Un vieux sage avait coutume de répéter dans la cité que personne n’est meilleur qu’un autre s’il ne fait plus qu’un autre.
Abdelhak Najib
Écrivain-journaliste
Dans ce sens, celui qui grimpe à la cime saura toujours plus que celui qui reste dans la vallée et qui regarde les autres faire. Comme celui qui se mouille alors que les autres regardent la pluie tomber. C’est le chemin et le cheminement qui différencient les uns des autres. Comme dans cet adage qui dit : deux chemins se sont ouverts à mes pas. L’un que tout le monde prend. L’autre, vide. J’ai choisi celui qui est vide pour inventer ma route au fur et à mesure que j’avance. Tout comme celui qui nage dans le ressac a plus de mérite que celui qui regarde les vagues mourir sur le rivage. Ceci pour dire que la vie est une affaire de choix. Choisir l’action ou l’inanité. Revendiquer l’aventure dans une existence dédiée à l’inconnu. Ou appeler de tous ses vœux son droit à l’immobilité. «La principale fonction de l’homme n’est pas de manger, mais de penser. Sans doute qui ne mange pas meurt, mais qui ne pense pas rampe : et c’est pire», écrivait Victor Hugo.

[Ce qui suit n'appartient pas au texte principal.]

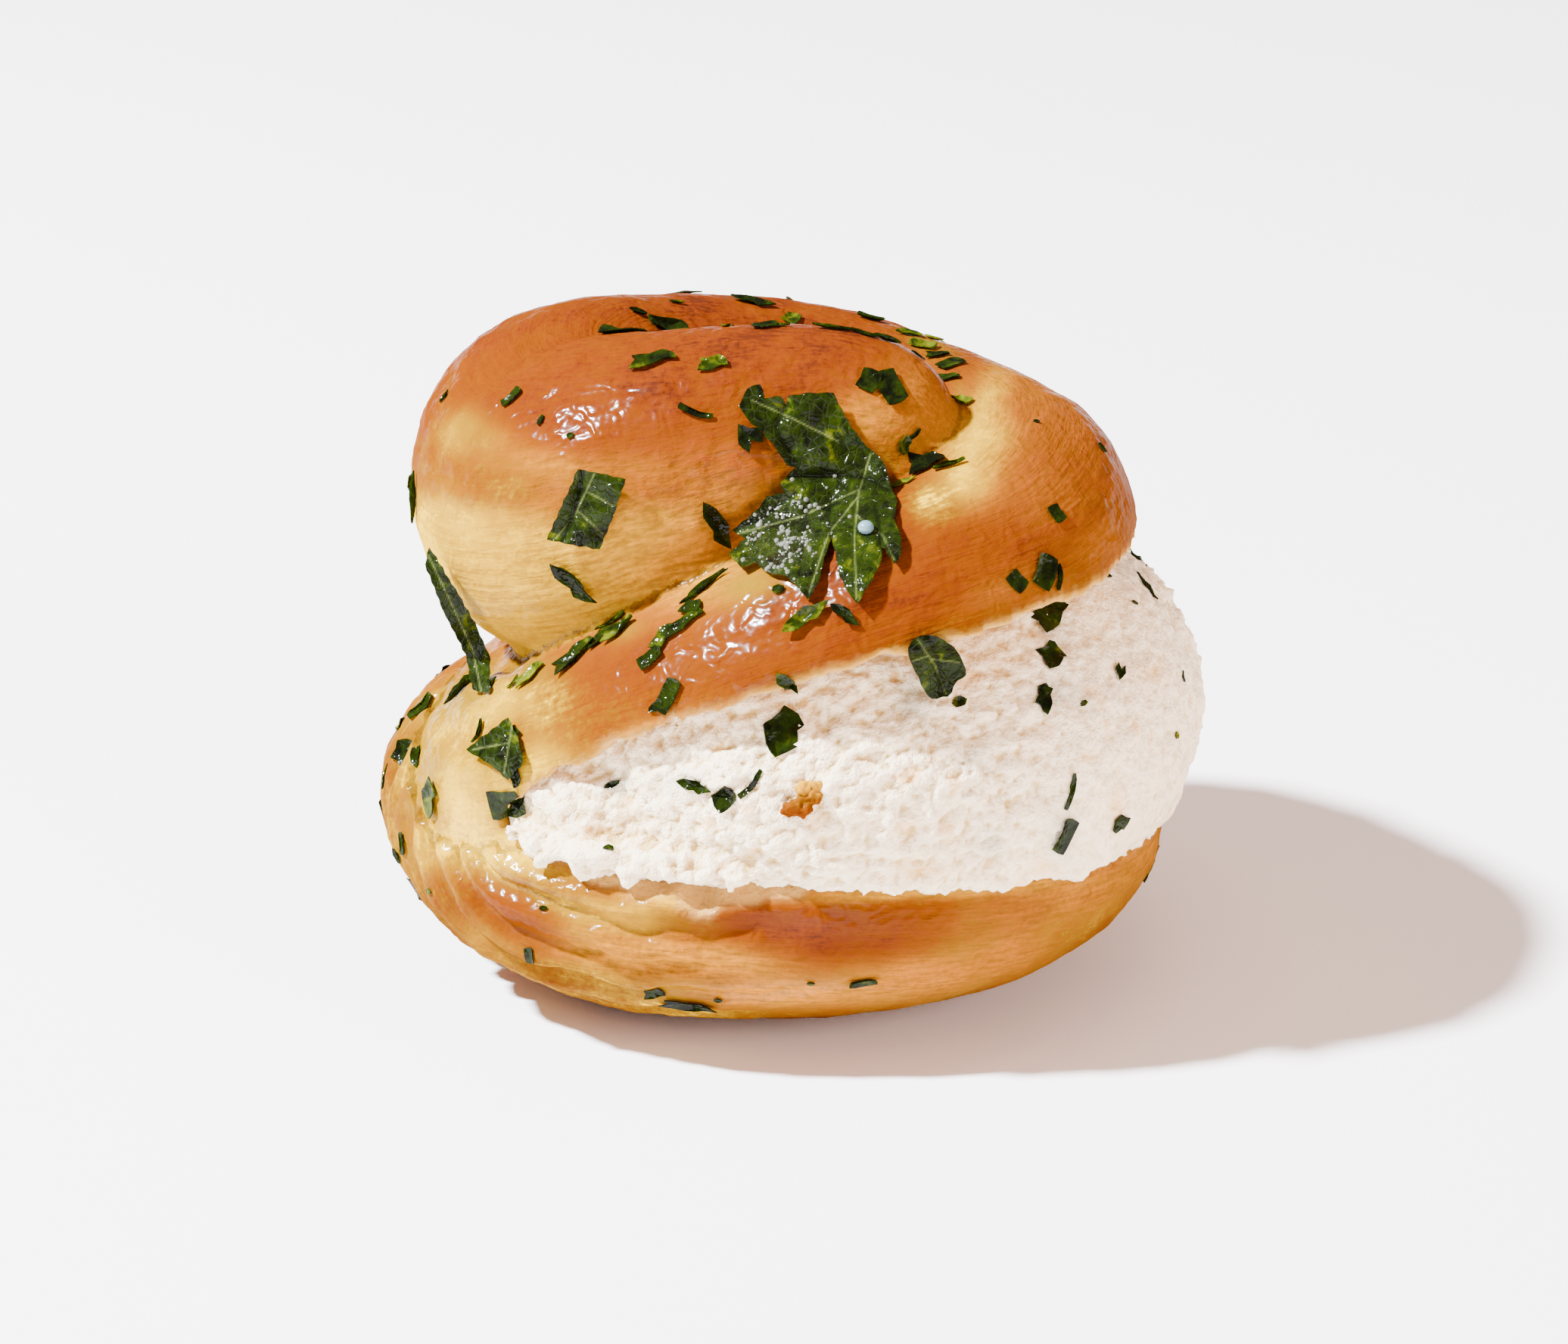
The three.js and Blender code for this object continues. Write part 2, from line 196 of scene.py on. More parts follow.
def movedAlong(tree, geometry, way, height):
    offset = addNode(tree, "ShaderNodeVectorMath", {0: way, "Scale": height}, operation="SCALE")
    return addNode(tree, "GeometryNodeSetPosition", {"Geometry": geometry, "Offset": offset})


def scatteredOn(tree, given, carrier, share):
    # Points spread over a piece by a share at each place
    return addNode(tree, "GeometryNodeDistributePointsOnFaces", {
        "Mesh": carrier, "Distance Min": given["Least Gap"], "Density Max": given["Density"], "Density Factor": share,
        "Seed": given["Seed"],
    }, distribute_method="POISSON")


def dressedIn(tree, geometry, material):
    dressed = addNode(tree, "GeometryNodeSetMaterial", {"Geometry": geometry, "Material": material})
    addNode(tree, "NodeGroupOutput", {"Geometry": dressed})
    return tree


def finishPiece(thing, name, materials, nodes=(), crisp=False):
    # Named, placed, scaled to metres and hung on the root body, hiding the nodes it stands for; a thin piece keeps
    # its edge crisp
    thing.name = name
    thing.data.name = name
    points = (pointsOf(thing.data) - np.array(middle)) * millimetre
    movePoints(thing.data, points)
    thing.data.materials.clear()
    for material in materials:
        thing.data.materials.append(material)
    thing.data.polygons.foreach_set("use_smooth", np.ones(len(thing.data.polygons), bool))
    if crisp:
        thing.data.set_sharp_from_angle(angle=crispFrom)
    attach(thing, "root")
    if nodes:
        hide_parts(*nodes)
    return thing


# One rope of dough, wound over a wide base, with a crown to fill the knot and a heel under its left end
dough = {
    "rope": [  # x, y, z and radius from the outer end, forward, round the right and back, to the inner tip
        (-20, 6, 18.5, 12), (-23, -12, 19.5, 11), (-11, -21, 28, 11), (3, -24, 36.3, 11),
        (15.5, -19.5, 41.3, 11.5), (18.5, -5, 43, 12), (12, 9, 44.3, 10.7), (1, 17, 44.6, 12),
        (-12, 13, 45.5, 13), (-20, 5, 46, 14), (-19.7, -3, 43.8, 14.6), (-12.5, -8, 47.6, 13.5),
        (-4, -9.5, 51, 11), (2, -10, 52.4, 9.6), (5.5, -10.5, 52.2, 9),
    ],
    "crown": {"at": (0, 1, 40), "half": (22, 17, 9), "power": 2},
    "base": {"at": (-1.4, -1, 14.5), "half": (35.6, 33.5, 16), "power": 2.2},
    "heel": {"at": (-21.5, -1, 15.3), "half": (16.5, 24, 13), "power": 2},
    "coarse": 0.7, "fine": 0.6,  # voxels before and after the slit is cut
}
slit = {
    "hingeX": -27, "skew": 0.08, "floor": 19.2, "fall": 0.045, "bow": 0.0022, "apex": 2.4, "apexOver": 3.5,
    "roof": 21, "rise": 25, "riseOver": 25, "torn": 1.05, "tornOver": 2.8,
}
notches = [  # torn out of the lower lip: x, then half sizes
    (-12.5, 3.4, 1.5, 1.8), (-8.2, 2.1, 1.9, 2.9), (-4.8, 3.3, 1.4, 1.5), (-1, 1.8, 1, 1.1), (-16.5, 2.2, 1, 1.2),
]
eye = {"aim": (-1.05, 0, 26.2), "down": 20, "away": 404}  # the photograph's viewpoint, in the layout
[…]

C’est la pensée qui fait la différence entre les humains. Penser au choix à faire pour ne pas subir ce qui s’abat sur nous. Aller au charbon. Tenter le diable. Risquer. Se risquer. Agir et ne jamais subir. Car même la riposte après coup est une question de choix. Comme celui qui va à la guerre ne peut expliquer à celui qui est resté calfeutré chez lui ce qu’est un champ de bataille. Dans ce sens, Casanova avait le mot juste : «L’homme est un animal qui ne peut être endoctriné que par la cruelle expérience». Celle-ci assure d’abord l’action, puis elle confronte son homme à ses propres limites et, enfin, elle montre par les faits à celui qui y va jusqu’où il peut aller loin pour savoir ce que tant d’autres ne peuvent soupçonner. Encore une fois, nous sommes face à cet impératif de la distance, du chemin parcouru, de l’inconnu que l’on pourchasse et qui finit par nous servir de lanterne. On avance et la route s’ouvre, et si on en touche le bout, on en crée des chemins de traverse, des sens interdits, des culs-de-sac, mais jamais de raccourci. Celui-ci apprend la fainéantise. Il rend mou. Il affaiblit. Tout raccourci est traître à celui qui veut battre la campagne. Parce que dans ce processus d’aller vers nulle part, il y a une constante : une lumière ici requiert une ombre là-bas. Cette lumière qui émane de l’intérieur et qui éclaire la vision. Parce que la croissance de l’homme ne s’effectue pas de bas en haut, mais de l’intérieur vers l’extérieur. C’est un questionnement constant, qui requiert une haleine de marathonien acceptant le noir pour y créer une brèche. Et c’est cette fissure qui laisse entrer la lumière. Car, l’enfer, c’est là où il n’y a pas de pourquoi. D’où la nécessité de s’interroger sur l’essence de toute action, parce qu’une fois le pas se met en branle, il engage des conséquences et entame des réponses. Sans oublier cette vérité qui ne souffre aucune ombre : On ne peut espérer guérir en restant dans le même environnement qui nous a rendu malade. En s’éloignant, on se libère. Et l’homme qui veut être libre est un homme qui a décidé de reculer les murs de sa prison.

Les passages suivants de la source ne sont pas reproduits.